Los miembros del jurado entraron en fila. Young miró a esas doce personas —siete hombres y cinco mujeres— partidarios de la pena de muerte, que habían jurado estar dispuestos a votar por la inyección letal. Ella se había enterado de eso la semana anterior. El fiscal estaba de muy buen humor, y cuando ella preguntó por qué, le explicó que los posibles jurados que más probabilidades tenían de mostrarse compasivos con Elizabeth habían sido desechados porque estaban en contra de la pena de muerte.

—¿Pena de muerte? ¿Como la horca, por ejemplo? —preguntó ella.

Su preocupación y espanto debían haber sido visibles, porque a Abe se le borró la sonrisa:

—No, por inyección; drogas intravenosas. Es indolora.

Él le explicó que no necesariamente la condenarían a muerte, que era solo una posibilidad; pero de todos modos Young temía ver a Elizabeth, seguramente con expresión aterrada, enfrentándose a las personas que tenían el poder de poner fin a su vida.

Hizo un esfuerzo y miró a Elizabeth sentada en la mesa de la defensa. Parecía una abogada, con el pelo rubio recogido en un moño, traje verde oscuro, collar de perlas y tacones altos. Young casi no la había reconocido, estaba tan distinta de antes, cuando usaba cola de caballo, ropa deportiva arrugada y calcetines de pares diferentes.

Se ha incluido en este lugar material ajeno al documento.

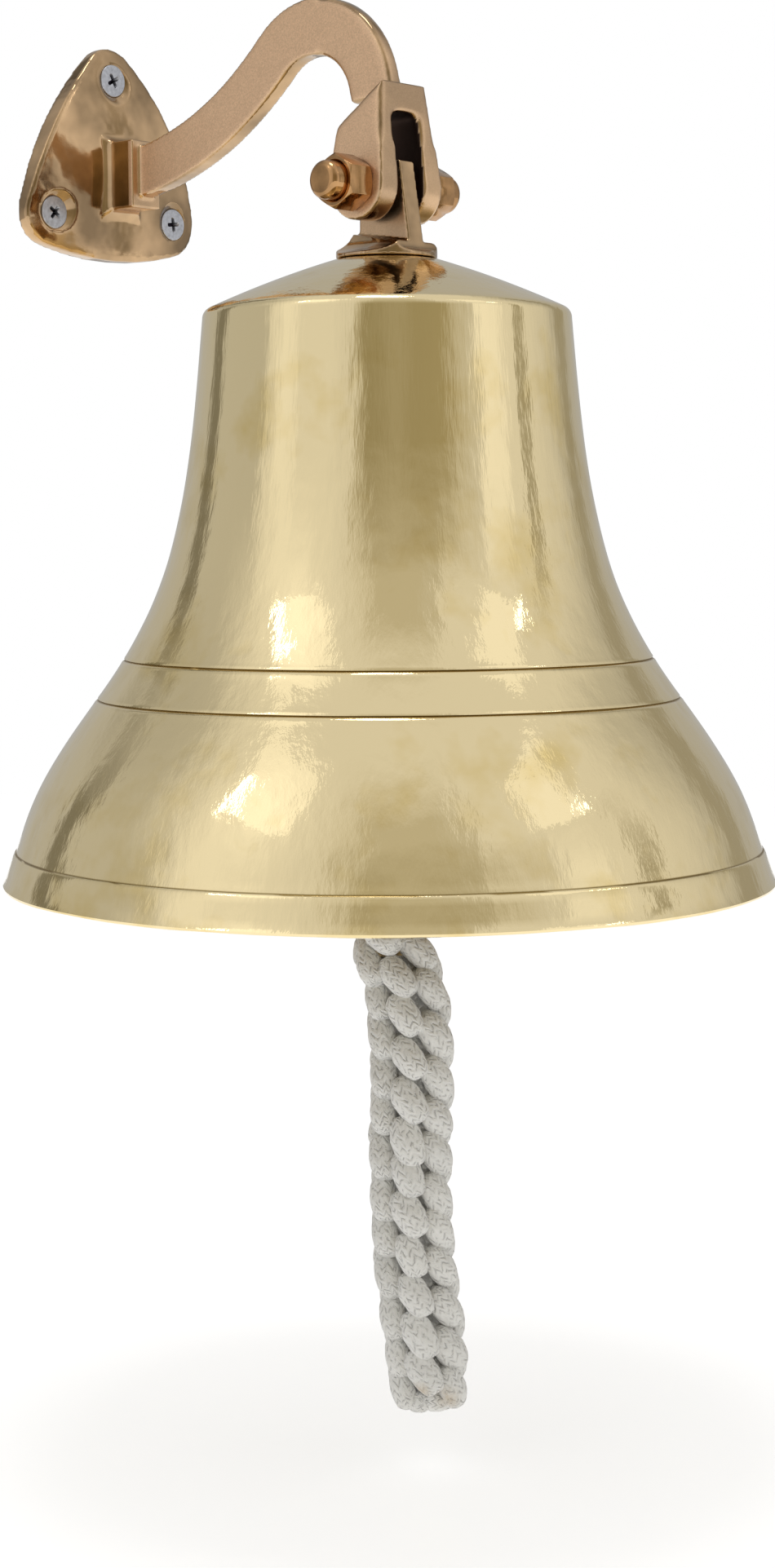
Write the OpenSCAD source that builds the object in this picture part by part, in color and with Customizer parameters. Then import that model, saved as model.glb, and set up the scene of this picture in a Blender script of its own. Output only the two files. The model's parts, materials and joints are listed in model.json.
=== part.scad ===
// Ship's bell hung from a swan-neck wall bracket, with its clapper and bell rope.
//
// X = 0 is the wall and +X leads away from it, Y runs along the pivot stud, and Z is up.
// The origin is the centre of the wall screws' circle, on the bracket's back face.

/* [Bell] */
// Outside diameter of the bell at its mouth
mouth_d = 178; // [142:1:186]
// Outside diameter of the bell at its shoulder
shoulder_d = 84; // [68:1:104]
// Height of the bell from its mouth to its shoulder
bell_h = 131; // [108:1:160]
// Height of the crown above the shoulder, at the hanger's foot
crown_rise = 11; // [6:0.5:16]
// Thickness of the bell's side wall
bell_wall = 4; // [3:0.25:5]
// Extra thickness of the sound bow, which the clapper strikes
bow_extra = 3; // [0:0.25:4]
// Height of the thickest place of the sound bow above the mouth
bow_h = 15; // [10:1:20]
// Thickness of the crown
crown_wall = 5; // [3.5:0.25:7]
// Radius of the shoulder's edge
edge_r = 2.5; // [1:0.25:4]
// Height of the raised band round the lip
lip_band_h = 8; // [4:0.5:12]
// How far the lip band stands out from the wall
lip_band_step = 0.5; // [0.3:0.1:1]
// Height of the lower engraved ring above the mouth
lower_ring_h = 42.5; // [30:0.5:60]
// Distance from the lower engraved ring up to the upper one
ring_gap = 9; // [4:0.5:20]
// Depth of an engraved ring
ring_depth = 0.4; // [0.2:0.1:0.8]

/* [Bracket] */
// Distance from the wall to the axis of the bell
projection = 98; // [95:1:125]
// Height of the screw circle's centre above the pivot stud
pivot_drop = 12; // [4:1:20]
// Thickness of the wall plate at its centre
plate_t = 7.5; // [6:0.5:10]
// Radius of the wall plate's domed face
plate_dome_r = 110; // [90:5:200]
// Width of metal round each wall screw's centre
plate_margin = 8; // [7:0.5:12]
// Radius of the wall plate's three bowed sides
plate_side_r = 80; // [60:5:150]
// Width of the boss that the arm grows from
boss_w = 9; // [7:0.5:12]
// Height of the boss
boss_h = 16.5; // [14:0.5:22]
// How far the boss stands out of the wall plate
boss_l = 9; // [5:0.5:14]
// Radius of the fillet round the boss
boss_fillet = 3.5; // [2:0.5:5]
// Width of the arm, along the pivot stud
arm_w = 4.5; // [4:0.5:8]
// Depth of the arm at the boss
arm_h = 12; // [10:0.5:14]
// Depth of the arm at the fork
arm_end_h = 13.4; // [11:0.2:15]
// Depth of the arm's root below the screw circle's centre
arm_drop = 1.5; // [0:0.5:4]
// Slope of the arm as it leaves the boss
root_slope = 8; // [0:1:20]
// Slope of the arm as it reaches the hump
rise_slope = 42; // [30:1:55]
// Radius of the hump, along the middle of the arm
hump_r = 18.8; // [16:0.2:24]
// Distance from the pivot stud back to the hump's centre
hump_back = 22; // [18:0.5:28]
// Height of the hump's centre above the pivot stud
hump_up = 19.5; // [16:0.5:26]

/* [Fork] */
// Depth of the fork from front to back
fork_depth = 16; // [13:0.5:20]
// Width of the fork at the pivot stud
fork_w = 20.5; // [18:0.5:26]
// Width of the fork at its top
fork_top_w = 15.5; // [12:0.5:18]
// Width of the slot that the hanger swings in
slot_w = 8.5; // [7:0.25:10]
// Height of the slot's top above the pivot stud
slot_top = 16; // [12:0.5:18]
// Radius of the slot's upper corners
slot_corner_r = 2; // [0.5:0.25:3]
// Height of the fork's front ridge above the pivot stud
fork_front_top = 23; // [21:0.5:30]
// Height of the fork's back edge above the pivot stud
fork_back_top = 13.3; // [9:0.1:18]
// How far the front face leans back at the ridge
fork_lean = 2.5; // [0:0.5:5]

/* [Pivot] */
// Diameter of the pivot stud
stud_d = 8.6; // [6:0.1:9.4]
// Length of the pivot stud
stud_l = 42.5; // [40:0.5:60]
// Size of the pivot nuts across their flats
pivot_nut_af = 10.8; // [10.6:0.1:14]
// Height of a pivot nut
pivot_nut_h = 7; // [5:0.5:8]
// Height of the pivot stud above the hanger's foot
pivot_rise = 16; // [14:0.5:20]

/* [Hanger] */
// Thickness of the lug that hangs on the pivot stud
lug_t = 5; // [4:0.25:6]
// Depth of the lug from front to back, at its top
lug_depth = 12.5; // [12:0.5:15]
// How far the lug's front edge slopes out on its way down to the foot
lug_slope = 3.5; // [0:0.5:4]
// Height of the lug's top above the pivot stud
lug_top = 5.5; // [5:0.25:8]
// Radius of the flared foot
foot_r = 11.5; // [9:0.5:14]
// Diameter of the threaded shank that passes through the crown
shank_d = 10; // [8:0.5:11]
// Size of the crown nut across its flats
crown_nut_af = 16; // [14:0.5:19]
// Height of the crown nut
crown_nut_h = 6; // [5:0.5:9]
// Thickness of the crown washer
washer_t = 1.6; // [1:0.1:3]
// Radius of the crown washer
washer_r = 10; // [9:0.5:13]

/* [Clapper] */
// Height of the collar that carries the clapper's eye
eye_collar_h = 6.5; // [5:0.5:9]
// Radius of the clapper's eye, outside
eye_r = 6.5; // [6:0.25:8]
// Radius of the hole in the clapper's eye
eye_hole_r = 3.6; // [3.2:0.1:4]
// Thickness of the clapper's eye
eye_t = 5; // [4:0.25:5.5]
// Radius of the clapper's ring, along the middle of its wire
ring_r = 7.5; // [7:0.25:9]
// Radius of the ring's wire
ring_wire_r = 2.3; // [2:0.1:2.5]
// Radius of the clapper's rod
rod_r = 3.5; // [3:0.25:4.5]
// Radius of the clapper's ball
ball_r = 17; // [13:0.5:18]
// Height of the ball's centre above the bell's mouth
ball_h = 20; // [18:0.5:26]
// Depth of the tail eye's hole below the bell's mouth
tail_drop = 3; // [2:0.5:8]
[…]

Qué ironía: de todos los padres de los pacientes, Elizabeth era la más desaliñada, pero la que tenía al hijo más manejable. Henry, su único hijo, había sido un niño bien educado que, a diferencia de muchos otros pacientes, podía andar, hablar, controlaba esfínteres y no le daban rabietas. Durante la sesión informativa, cuando la madre de los mellizos con autismo y epilepsia le había preguntado a Elizabeth: “Perdón, pero ¿por qué traes a Henry? Parece tan normal”, ella había fruncido el ceño, como ofendida. Recitó una lista: trastornos obsesivo-compulsivos, déficit de atención con hiperactividad, trastornos de procesamiento sensorial y autismo, trastornos de ansiedad; y luego comentó lo difícil que era pasarse los días investigando sobre tratamientos experimentales. Parecía no darse cuenta de lo quejica que sonaba rodeada de niños en sillas de rueda y con sondas alimenticias.

El juez Carleton le indicó a Elizabeth que se pusiera de pie. Young supuso que ella se echaría a llorar mientras él leía las acusaciones, o al menos se ruborizaría y bajaría la vista. Pero Elizabeth miró al jurado de frente, pálida, sin parpadear. Young analizó su rostro impávido, vacío de expresión y se preguntó si estaría aturdida o en estado de shock. Pero Elizabeth no parecía desconectada, sino serena. Casi feliz. Tal vez Young estaba tan acostumbrada a verla con el ceño fruncido y expresión preocupada, que la ausencia de eso hacía que pareciera contenta.

O quizás los periódicos tuvieran razón. Tal vez Elizabeth estaba tan desesperada para deshacerse de su hijo que, ahora que estaba muerto, finalmente, tenía un poco de paz. Quizás había sido un monstruo desde el principio.